(WORK TO COMPLETE)
List each line of the data that holds the string "model".

══ INPUT

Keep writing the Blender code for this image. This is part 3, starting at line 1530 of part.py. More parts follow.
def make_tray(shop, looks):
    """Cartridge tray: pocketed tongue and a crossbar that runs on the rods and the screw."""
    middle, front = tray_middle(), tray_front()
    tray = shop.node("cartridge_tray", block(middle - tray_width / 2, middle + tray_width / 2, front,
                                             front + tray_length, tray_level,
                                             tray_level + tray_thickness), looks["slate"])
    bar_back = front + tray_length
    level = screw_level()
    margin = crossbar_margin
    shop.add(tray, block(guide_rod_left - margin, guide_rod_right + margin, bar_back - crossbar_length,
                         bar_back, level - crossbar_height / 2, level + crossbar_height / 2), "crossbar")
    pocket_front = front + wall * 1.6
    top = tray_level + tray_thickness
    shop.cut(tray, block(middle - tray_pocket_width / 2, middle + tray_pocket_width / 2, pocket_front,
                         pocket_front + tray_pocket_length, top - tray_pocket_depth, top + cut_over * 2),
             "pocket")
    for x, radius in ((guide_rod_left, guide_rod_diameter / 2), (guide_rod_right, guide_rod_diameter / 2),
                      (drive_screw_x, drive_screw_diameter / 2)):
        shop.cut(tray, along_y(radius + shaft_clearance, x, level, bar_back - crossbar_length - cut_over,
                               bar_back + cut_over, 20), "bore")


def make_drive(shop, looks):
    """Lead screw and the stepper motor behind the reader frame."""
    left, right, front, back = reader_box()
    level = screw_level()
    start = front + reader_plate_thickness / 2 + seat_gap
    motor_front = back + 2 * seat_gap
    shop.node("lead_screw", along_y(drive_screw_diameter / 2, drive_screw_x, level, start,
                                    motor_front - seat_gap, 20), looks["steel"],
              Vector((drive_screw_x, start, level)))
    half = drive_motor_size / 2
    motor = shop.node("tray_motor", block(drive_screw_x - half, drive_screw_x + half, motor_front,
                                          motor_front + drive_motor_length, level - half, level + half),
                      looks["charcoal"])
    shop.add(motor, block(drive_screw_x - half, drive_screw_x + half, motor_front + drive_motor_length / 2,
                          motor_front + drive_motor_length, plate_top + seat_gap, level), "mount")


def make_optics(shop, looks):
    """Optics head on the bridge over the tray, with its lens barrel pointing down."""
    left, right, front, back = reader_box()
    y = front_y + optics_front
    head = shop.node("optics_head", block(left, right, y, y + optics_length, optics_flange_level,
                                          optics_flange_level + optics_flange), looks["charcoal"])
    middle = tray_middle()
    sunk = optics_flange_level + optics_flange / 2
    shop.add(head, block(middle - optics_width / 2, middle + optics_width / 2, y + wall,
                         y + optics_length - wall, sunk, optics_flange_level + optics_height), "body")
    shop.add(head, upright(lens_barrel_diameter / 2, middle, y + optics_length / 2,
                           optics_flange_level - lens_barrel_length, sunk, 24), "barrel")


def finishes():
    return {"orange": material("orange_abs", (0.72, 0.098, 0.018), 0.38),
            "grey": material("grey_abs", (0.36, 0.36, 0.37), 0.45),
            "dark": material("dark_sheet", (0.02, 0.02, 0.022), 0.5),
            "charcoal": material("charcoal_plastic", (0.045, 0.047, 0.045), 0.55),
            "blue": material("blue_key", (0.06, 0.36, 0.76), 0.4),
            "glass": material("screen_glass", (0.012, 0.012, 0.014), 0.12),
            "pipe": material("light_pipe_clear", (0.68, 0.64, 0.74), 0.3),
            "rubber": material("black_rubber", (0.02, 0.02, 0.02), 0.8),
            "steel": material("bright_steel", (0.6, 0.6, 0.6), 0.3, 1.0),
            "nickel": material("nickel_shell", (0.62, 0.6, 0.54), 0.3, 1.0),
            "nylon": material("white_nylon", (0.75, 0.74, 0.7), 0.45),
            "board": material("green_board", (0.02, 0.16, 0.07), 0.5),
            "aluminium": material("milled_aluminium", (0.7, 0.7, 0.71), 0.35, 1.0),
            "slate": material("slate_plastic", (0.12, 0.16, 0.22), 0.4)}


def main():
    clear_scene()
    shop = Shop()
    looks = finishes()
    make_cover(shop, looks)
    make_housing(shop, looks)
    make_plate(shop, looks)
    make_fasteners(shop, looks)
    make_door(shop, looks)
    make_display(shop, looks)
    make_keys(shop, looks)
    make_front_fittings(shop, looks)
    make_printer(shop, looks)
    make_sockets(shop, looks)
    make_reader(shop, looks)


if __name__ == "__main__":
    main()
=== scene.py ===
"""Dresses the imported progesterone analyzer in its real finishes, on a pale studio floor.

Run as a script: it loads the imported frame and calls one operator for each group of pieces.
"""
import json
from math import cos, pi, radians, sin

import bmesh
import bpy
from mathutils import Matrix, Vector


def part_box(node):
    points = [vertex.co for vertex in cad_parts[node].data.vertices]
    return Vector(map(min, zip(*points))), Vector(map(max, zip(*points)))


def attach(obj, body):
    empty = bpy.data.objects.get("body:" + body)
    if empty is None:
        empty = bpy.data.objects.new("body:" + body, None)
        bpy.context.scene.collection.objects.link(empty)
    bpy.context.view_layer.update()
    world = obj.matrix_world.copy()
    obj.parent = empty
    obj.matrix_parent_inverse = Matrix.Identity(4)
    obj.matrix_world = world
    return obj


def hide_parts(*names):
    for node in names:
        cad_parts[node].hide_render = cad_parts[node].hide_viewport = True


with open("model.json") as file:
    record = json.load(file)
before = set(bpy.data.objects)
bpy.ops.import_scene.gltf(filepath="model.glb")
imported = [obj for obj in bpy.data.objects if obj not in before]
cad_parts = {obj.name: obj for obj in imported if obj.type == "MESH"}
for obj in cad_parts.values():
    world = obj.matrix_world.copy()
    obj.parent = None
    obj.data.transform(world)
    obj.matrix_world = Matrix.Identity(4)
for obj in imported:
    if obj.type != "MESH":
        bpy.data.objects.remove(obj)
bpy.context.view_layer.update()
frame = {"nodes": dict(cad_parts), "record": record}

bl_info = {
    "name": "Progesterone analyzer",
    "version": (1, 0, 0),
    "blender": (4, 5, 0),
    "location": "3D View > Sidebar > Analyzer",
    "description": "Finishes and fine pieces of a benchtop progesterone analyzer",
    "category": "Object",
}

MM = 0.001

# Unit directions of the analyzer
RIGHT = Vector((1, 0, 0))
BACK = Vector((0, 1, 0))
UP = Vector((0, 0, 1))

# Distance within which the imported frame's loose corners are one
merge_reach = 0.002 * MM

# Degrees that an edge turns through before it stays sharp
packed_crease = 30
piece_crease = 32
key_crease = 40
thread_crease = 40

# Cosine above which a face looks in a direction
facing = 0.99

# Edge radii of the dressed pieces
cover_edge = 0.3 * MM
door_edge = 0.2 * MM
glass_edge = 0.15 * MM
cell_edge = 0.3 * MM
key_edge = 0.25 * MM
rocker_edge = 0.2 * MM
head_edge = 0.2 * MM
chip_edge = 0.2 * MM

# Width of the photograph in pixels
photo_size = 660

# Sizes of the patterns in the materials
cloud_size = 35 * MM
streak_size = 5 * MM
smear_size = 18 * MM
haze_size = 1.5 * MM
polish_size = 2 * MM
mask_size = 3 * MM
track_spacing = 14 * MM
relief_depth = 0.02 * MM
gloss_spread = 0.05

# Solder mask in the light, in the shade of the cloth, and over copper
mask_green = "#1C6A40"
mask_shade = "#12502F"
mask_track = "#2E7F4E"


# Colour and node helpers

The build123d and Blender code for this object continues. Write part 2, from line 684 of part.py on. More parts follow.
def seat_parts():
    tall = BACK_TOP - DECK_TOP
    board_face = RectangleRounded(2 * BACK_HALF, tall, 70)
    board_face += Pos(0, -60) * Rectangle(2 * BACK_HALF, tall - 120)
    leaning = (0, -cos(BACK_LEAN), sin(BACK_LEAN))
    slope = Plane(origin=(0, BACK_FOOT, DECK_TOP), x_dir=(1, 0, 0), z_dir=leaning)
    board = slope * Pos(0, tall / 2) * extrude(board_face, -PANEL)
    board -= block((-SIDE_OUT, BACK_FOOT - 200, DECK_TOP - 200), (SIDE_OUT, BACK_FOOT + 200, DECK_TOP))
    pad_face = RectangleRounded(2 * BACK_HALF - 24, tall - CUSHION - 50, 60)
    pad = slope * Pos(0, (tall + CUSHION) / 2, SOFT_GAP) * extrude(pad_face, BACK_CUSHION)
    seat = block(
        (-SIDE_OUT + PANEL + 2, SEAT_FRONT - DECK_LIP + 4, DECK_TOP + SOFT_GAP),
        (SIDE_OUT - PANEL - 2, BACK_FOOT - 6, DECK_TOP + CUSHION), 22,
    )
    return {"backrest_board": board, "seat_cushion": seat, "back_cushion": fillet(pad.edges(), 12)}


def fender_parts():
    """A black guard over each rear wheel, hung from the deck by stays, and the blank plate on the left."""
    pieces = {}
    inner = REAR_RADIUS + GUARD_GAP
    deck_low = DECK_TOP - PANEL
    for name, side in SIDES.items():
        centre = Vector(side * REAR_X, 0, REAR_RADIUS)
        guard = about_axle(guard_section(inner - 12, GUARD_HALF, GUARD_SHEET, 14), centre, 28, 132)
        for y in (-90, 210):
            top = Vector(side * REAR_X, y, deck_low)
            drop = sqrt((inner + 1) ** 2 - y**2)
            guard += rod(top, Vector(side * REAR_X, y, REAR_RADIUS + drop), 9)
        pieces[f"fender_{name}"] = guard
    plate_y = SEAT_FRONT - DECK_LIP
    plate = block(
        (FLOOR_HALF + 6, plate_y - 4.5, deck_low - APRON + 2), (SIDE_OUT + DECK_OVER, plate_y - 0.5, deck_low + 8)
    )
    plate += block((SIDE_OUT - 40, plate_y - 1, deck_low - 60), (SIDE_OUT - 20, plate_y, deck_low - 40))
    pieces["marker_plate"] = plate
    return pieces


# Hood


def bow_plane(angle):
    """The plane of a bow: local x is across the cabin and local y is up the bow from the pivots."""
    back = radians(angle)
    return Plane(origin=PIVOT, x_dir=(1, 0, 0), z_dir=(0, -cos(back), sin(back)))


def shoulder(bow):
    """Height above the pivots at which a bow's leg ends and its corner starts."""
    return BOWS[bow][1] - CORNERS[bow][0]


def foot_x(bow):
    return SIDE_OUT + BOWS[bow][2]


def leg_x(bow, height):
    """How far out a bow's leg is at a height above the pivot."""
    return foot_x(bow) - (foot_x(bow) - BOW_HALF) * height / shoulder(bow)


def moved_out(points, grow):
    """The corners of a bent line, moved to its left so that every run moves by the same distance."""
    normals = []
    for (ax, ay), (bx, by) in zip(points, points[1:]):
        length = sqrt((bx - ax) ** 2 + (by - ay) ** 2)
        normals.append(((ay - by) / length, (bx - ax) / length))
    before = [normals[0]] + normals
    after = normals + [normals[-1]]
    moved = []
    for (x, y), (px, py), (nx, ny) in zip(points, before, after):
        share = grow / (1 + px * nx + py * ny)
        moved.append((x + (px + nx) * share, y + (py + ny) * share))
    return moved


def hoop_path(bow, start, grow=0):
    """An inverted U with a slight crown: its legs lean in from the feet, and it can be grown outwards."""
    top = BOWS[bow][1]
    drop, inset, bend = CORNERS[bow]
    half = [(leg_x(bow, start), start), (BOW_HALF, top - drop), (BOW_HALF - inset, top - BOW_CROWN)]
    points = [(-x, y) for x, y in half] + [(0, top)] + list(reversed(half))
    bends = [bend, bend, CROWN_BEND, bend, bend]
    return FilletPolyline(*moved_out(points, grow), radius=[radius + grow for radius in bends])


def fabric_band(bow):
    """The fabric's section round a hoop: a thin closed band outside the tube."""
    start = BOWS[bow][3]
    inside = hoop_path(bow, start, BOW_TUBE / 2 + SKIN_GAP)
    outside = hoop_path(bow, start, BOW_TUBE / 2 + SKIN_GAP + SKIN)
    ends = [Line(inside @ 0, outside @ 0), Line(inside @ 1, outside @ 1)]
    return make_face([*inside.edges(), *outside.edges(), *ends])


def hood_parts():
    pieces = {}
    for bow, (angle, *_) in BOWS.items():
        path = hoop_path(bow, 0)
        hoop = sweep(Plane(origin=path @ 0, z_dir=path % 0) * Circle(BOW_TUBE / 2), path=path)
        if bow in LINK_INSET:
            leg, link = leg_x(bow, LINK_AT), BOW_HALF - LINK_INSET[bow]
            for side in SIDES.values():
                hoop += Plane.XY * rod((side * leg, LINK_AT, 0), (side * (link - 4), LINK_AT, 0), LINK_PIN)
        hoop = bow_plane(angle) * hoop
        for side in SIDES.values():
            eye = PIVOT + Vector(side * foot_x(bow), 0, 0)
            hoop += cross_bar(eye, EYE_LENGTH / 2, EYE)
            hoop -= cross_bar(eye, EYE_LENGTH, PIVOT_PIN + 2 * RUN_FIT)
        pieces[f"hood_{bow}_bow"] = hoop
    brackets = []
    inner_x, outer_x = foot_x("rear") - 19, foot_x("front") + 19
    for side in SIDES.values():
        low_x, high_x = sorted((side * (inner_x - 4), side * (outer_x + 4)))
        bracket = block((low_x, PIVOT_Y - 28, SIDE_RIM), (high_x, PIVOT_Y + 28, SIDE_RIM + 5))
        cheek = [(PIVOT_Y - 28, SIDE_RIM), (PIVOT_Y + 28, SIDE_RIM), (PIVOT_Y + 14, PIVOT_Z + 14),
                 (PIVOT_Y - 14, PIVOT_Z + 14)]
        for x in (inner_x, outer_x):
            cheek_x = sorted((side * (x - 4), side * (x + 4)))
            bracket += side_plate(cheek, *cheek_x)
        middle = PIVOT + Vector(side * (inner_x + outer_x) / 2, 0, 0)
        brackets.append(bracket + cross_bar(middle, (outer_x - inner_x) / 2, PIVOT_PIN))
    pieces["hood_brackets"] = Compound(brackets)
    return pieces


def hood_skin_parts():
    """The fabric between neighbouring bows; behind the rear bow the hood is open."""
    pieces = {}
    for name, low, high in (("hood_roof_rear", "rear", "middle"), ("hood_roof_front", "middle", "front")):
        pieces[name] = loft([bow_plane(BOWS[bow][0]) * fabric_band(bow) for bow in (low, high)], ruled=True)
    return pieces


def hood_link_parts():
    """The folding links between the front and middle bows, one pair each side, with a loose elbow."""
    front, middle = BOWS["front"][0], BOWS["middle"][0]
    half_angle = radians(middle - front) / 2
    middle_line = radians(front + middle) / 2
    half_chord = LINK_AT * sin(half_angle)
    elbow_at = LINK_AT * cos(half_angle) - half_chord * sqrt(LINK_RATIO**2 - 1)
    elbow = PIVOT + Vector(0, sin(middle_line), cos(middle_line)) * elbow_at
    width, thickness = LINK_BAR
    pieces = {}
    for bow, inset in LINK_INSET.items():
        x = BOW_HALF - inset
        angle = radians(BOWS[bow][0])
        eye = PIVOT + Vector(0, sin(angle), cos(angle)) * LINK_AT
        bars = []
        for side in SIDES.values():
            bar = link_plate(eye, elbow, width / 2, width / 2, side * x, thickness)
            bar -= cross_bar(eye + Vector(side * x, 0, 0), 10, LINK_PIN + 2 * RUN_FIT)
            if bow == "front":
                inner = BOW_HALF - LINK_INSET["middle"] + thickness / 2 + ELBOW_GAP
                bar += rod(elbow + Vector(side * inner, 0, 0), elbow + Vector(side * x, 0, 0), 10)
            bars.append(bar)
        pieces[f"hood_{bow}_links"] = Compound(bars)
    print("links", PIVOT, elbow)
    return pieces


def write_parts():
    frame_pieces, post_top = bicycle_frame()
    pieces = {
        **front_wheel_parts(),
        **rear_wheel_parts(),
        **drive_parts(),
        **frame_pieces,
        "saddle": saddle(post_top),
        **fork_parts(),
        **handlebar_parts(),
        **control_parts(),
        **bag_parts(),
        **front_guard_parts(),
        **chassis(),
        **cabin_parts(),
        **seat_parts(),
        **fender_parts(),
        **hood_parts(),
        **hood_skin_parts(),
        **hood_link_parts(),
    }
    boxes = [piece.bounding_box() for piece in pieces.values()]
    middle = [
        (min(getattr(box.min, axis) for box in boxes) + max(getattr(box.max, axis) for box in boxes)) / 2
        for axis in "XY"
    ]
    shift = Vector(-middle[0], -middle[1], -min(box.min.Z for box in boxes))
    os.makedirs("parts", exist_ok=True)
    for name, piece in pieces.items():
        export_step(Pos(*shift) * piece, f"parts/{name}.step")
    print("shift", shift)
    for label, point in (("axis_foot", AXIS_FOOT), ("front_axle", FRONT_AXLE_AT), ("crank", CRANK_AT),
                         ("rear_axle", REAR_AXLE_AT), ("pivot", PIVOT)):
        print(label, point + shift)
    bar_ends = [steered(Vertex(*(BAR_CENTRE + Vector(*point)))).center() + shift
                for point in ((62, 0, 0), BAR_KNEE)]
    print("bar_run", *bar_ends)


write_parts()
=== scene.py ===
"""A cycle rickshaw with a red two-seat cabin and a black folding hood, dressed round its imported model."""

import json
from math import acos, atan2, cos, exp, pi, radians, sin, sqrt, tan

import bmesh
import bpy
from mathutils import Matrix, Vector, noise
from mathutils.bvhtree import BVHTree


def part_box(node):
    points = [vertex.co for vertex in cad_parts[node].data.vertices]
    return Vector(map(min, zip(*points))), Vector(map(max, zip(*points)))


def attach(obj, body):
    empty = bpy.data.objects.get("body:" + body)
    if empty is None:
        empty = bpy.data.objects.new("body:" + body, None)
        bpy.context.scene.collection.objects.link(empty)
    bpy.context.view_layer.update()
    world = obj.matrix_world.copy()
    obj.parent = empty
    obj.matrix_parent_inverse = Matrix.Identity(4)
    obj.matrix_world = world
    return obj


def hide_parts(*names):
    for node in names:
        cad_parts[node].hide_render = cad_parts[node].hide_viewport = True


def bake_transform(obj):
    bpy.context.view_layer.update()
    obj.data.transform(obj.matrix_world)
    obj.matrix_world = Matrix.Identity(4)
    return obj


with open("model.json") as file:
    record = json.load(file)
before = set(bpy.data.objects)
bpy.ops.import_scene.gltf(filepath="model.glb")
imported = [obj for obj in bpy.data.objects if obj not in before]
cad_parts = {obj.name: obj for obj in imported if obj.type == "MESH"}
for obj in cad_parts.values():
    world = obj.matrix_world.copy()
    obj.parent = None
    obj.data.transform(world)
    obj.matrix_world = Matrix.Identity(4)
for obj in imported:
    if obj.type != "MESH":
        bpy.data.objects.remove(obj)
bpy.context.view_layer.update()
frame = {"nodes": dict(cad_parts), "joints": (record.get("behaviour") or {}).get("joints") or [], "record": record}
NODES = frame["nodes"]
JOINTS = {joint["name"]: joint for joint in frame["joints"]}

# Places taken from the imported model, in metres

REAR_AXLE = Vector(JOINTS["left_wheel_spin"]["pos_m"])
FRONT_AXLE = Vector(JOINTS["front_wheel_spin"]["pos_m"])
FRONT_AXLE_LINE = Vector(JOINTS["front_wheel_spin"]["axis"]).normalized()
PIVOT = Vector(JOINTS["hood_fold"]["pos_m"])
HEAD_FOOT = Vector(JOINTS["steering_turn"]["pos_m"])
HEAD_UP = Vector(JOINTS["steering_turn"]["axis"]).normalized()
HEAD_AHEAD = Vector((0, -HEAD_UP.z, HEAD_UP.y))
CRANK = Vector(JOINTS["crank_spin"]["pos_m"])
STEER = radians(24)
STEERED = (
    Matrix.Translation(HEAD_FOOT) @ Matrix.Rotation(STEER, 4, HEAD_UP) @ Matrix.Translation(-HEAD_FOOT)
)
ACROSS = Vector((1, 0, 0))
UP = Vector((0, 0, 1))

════

(EXERCISE SOLUTION)
with open("model.json") as file:
bpy.ops.import_scene.gltf(filepath="model.glb")
"""A cycle rickshaw with a red two-seat cabin and a black folding hood, dressed round its imported model."""
with open("model.json") as file:
bpy.ops.import_scene.gltf(filepath="model.glb")
# Places taken from the imported model, in metres